-- AIM --
Repeat the whole of the data, keeping every detail the same.

-- DATA EXTRACT --
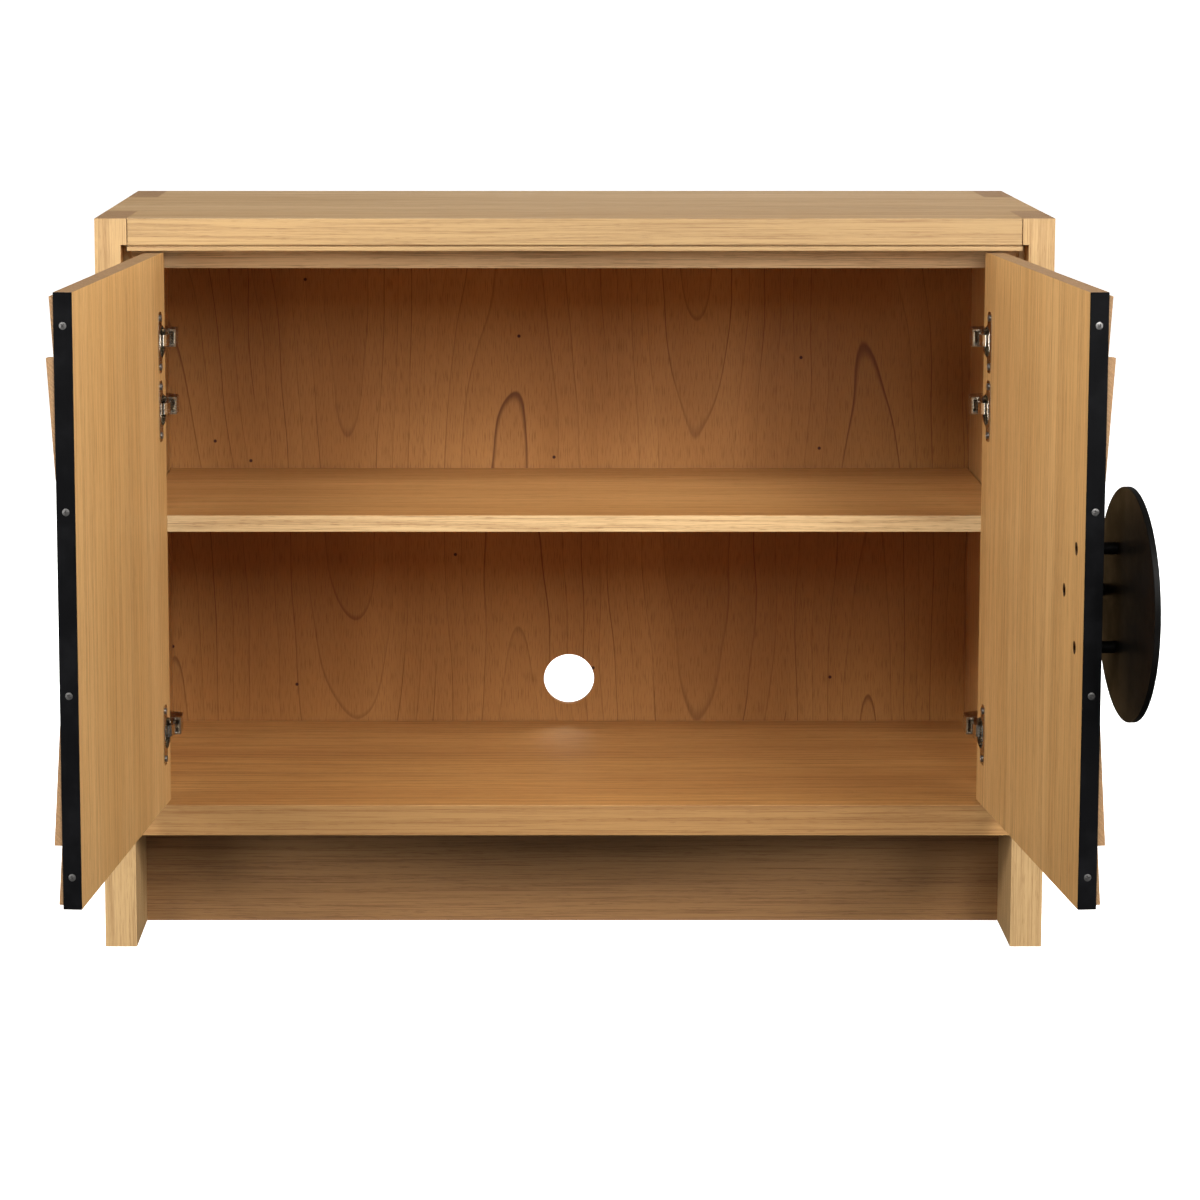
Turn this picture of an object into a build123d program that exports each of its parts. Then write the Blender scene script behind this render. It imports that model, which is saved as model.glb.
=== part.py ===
from build123d import *
import os
from math import cos, radians, sin

# Media cabinet: an oak-veneered case with a fixed bottom, one loose shelf and a recessed plinth,
# closed by two inset doors with a carved overlay.  A round metal handle plate stands on posts on
# the right-hand door.  Each door hangs on three concealed cup hinges.
# Millimetres.  X runs to the right, Y to the back, Z up.  The origin is on the floor, under the
# middle of the plinth board.  Depths named below are counted from the case's front face.
# The doors are modelled standing open, which is the rest position.

os.makedirs("parts", exist_ok=True)

# ---------------------------------------------------------------- case
WIDTH = 1016.0
DEPTH = 457.0
HEIGHT = 791.0
SIDE_THICKNESS = 34.0
INNER_HALF = WIDTH / 2 - SIDE_THICKNESS
BOARD_THICKNESS = 18.0
PLINTH_Y = 111.0
FRONT_Y = -(PLINTH_Y + BOARD_THICKNESS / 2)
TOP_THICKNESS = 36.0
CEILING_Z = HEIGHT - TOP_THICKNESS
TOP_EDGE_THICKNESS = 28.0
TOP_EDGE_Z = HEIGHT - TOP_EDGE_THICKNESS
REVEAL_HEIGHT = 2.0
REVEAL_DEPTH = 4.0
UNDER_EDGE_SETBACK = 1.0
JOINT_LINE_WIDTH = 1.0
JOINT_LINE_DEPTH = 3.0
DOOR_HEAD_ROOM = 1.5
FINGER_START = 114.0
FINGER_END = 343.0
BOTTOM_Z = 123.6
BOTTOM_THICKNESS = 33.6
FLOOR_OF_CASE_Z = BOTTOM_Z + BOTTOM_THICKNESS
REBATE_WIDTH = 6.5
REBATE_DEPTH = 31.0
BACK_THICKNESS = 10.0
BACK_Y = DEPTH - BACK_THICKNESS
BACK_HOUSING = 10.0
BACK_BOTTOM_Z = BOTTOM_Z
CABLE_HOLE_RADIUS = 30.0
CABLE_HOLE_Z = 208.0
RAIL_Y = 52.0
RAIL_DROP = 21.0
SHELF_TOP_Z = 463.0
SHELF_FRONT_Y = 70.0
SHELF_END_GAP = 1.5
SHELF_BACK_GAP = 2.0
PIN_RADIUS = 2.5
PIN_LENGTH = 16.0
PIN_INSET_Y = 40.0

# ---------------------------------------------------------------- doors
DOOR_BOTTOM_Z = 160.5
DOOR_HEIGHT = 594.0
DOOR_MID_Z = DOOR_BOTTOM_Z + DOOR_HEIGHT / 2
DOOR_WIDTH = 476.5
MEETING_LINE = 478.0
DOOR_THICKNESS = 18.0
STRIP_THICKNESS = 2.0
PANEL_WIDTH = DOOR_WIDTH - STRIP_THICKNESS
OVERLAY_EDGE_GAP = 4.0
OVERLAY_HEIGHT = 9.5
INNER_RING_RISE = 8.0
FEATHER = 0.6
RING_INNER_RADIUS = 118.0
RING_STEP_RADIUS = 235.0
RING_OUTER_RADIUS = 375.0
DOOR_CORNER_RADIUS = 2.0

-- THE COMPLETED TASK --
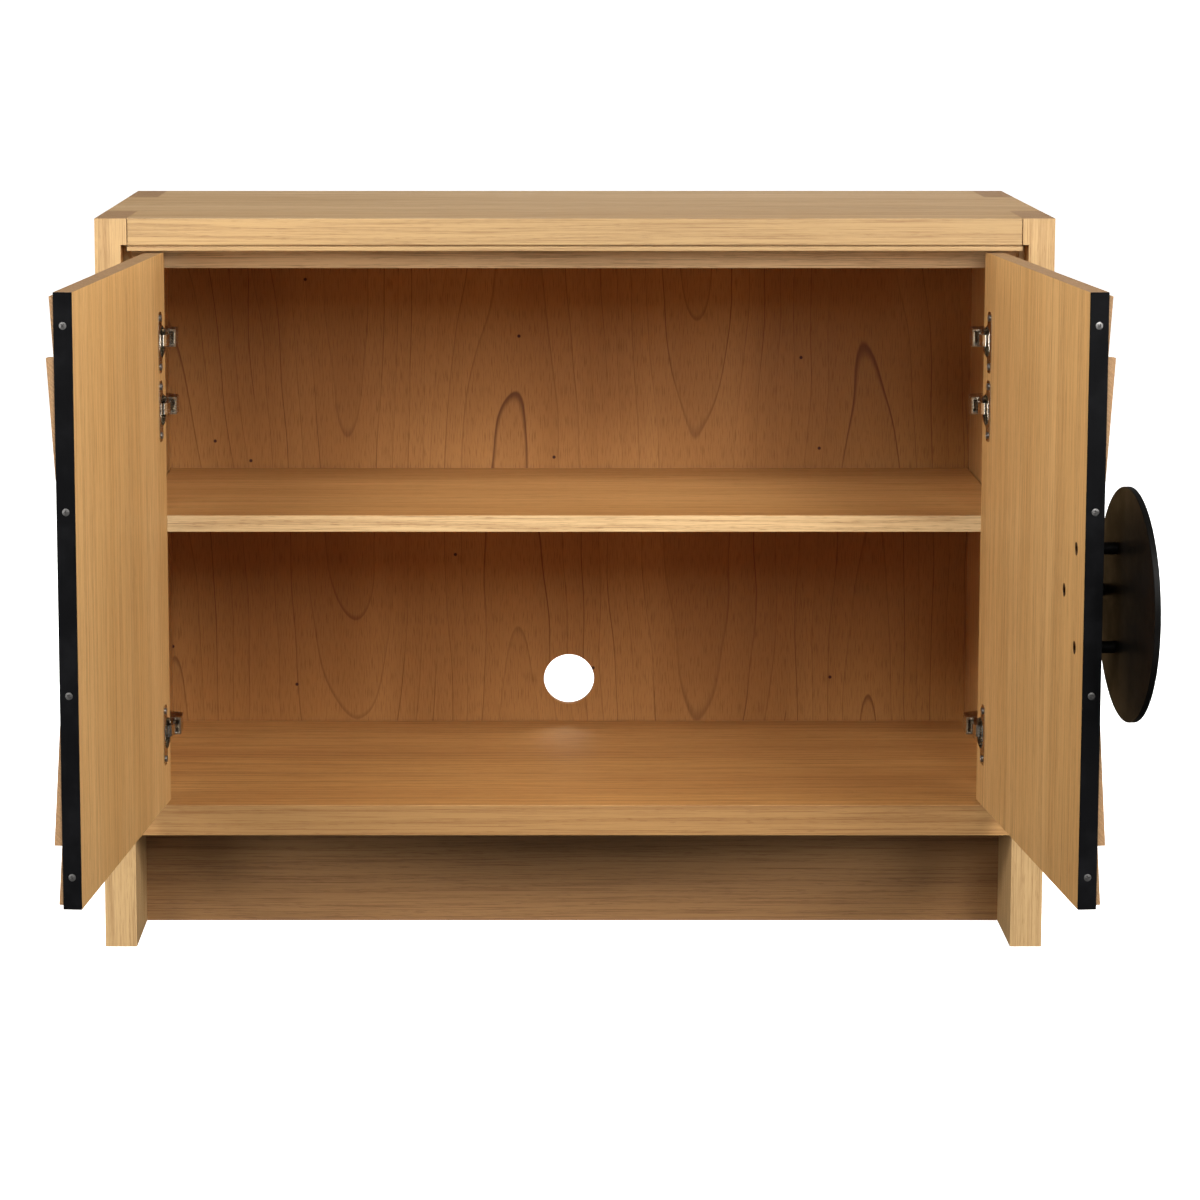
Turn this picture of an object into a build123d program that exports each of its parts. Then write the Blender scene script behind this render. It imports that model, which is saved as model.glb.
=== part.py ===
from build123d import *
import os
from math import cos, radians, sin

# Media cabinet: an oak-veneered case with a fixed bottom, one loose shelf and a recessed plinth,
# closed by two inset doors with a carved overlay.  A round metal handle plate stands on posts on
# the right-hand door.  Each door hangs on three concealed cup hinges.
# Millimetres.  X runs to the right, Y to the back, Z up.  The origin is on the floor, under the
# middle of the plinth board.  Depths named below are counted from the case's front face.
# The doors are modelled standing open, which is the rest position.

os.makedirs("parts", exist_ok=True)

# ---------------------------------------------------------------- case
WIDTH = 1016.0
DEPTH = 457.0
HEIGHT = 791.0
SIDE_THICKNESS = 34.0
INNER_HALF = WIDTH / 2 - SIDE_THICKNESS
BOARD_THICKNESS = 18.0
PLINTH_Y = 111.0
FRONT_Y = -(PLINTH_Y + BOARD_THICKNESS / 2)
TOP_THICKNESS = 36.0
CEILING_Z = HEIGHT - TOP_THICKNESS
TOP_EDGE_THICKNESS = 28.0
TOP_EDGE_Z = HEIGHT - TOP_EDGE_THICKNESS
REVEAL_HEIGHT = 2.0
REVEAL_DEPTH = 4.0
UNDER_EDGE_SETBACK = 1.0
JOINT_LINE_WIDTH = 1.0
JOINT_LINE_DEPTH = 3.0
DOOR_HEAD_ROOM = 1.5
FINGER_START = 114.0
FINGER_END = 343.0
BOTTOM_Z = 123.6
BOTTOM_THICKNESS = 33.6
FLOOR_OF_CASE_Z = BOTTOM_Z + BOTTOM_THICKNESS
REBATE_WIDTH = 6.5
REBATE_DEPTH = 31.0
BACK_THICKNESS = 10.0
BACK_Y = DEPTH - BACK_THICKNESS
BACK_HOUSING = 10.0
BACK_BOTTOM_Z = BOTTOM_Z
CABLE_HOLE_RADIUS = 30.0
CABLE_HOLE_Z = 208.0
RAIL_Y = 52.0
RAIL_DROP = 21.0
SHELF_TOP_Z = 463.0
SHELF_FRONT_Y = 70.0
SHELF_END_GAP = 1.5
SHELF_BACK_GAP = 2.0
PIN_RADIUS = 2.5
PIN_LENGTH = 16.0
PIN_INSET_Y = 40.0

# ---------------------------------------------------------------- doors
DOOR_BOTTOM_Z = 160.5
DOOR_HEIGHT = 594.0
DOOR_MID_Z = DOOR_BOTTOM_Z + DOOR_HEIGHT / 2
DOOR_WIDTH = 476.5
MEETING_LINE = 478.0
DOOR_THICKNESS = 18.0
STRIP_THICKNESS = 2.0
PANEL_WIDTH = DOOR_WIDTH - STRIP_THICKNESS
OVERLAY_EDGE_GAP = 4.0
OVERLAY_HEIGHT = 9.5
INNER_RING_RISE = 8.0
FEATHER = 0.6
RING_INNER_RADIUS = 118.0
RING_STEP_RADIUS = 235.0
RING_OUTER_RADIUS = 375.0
DOOR_CORNER_RADIUS = 2.0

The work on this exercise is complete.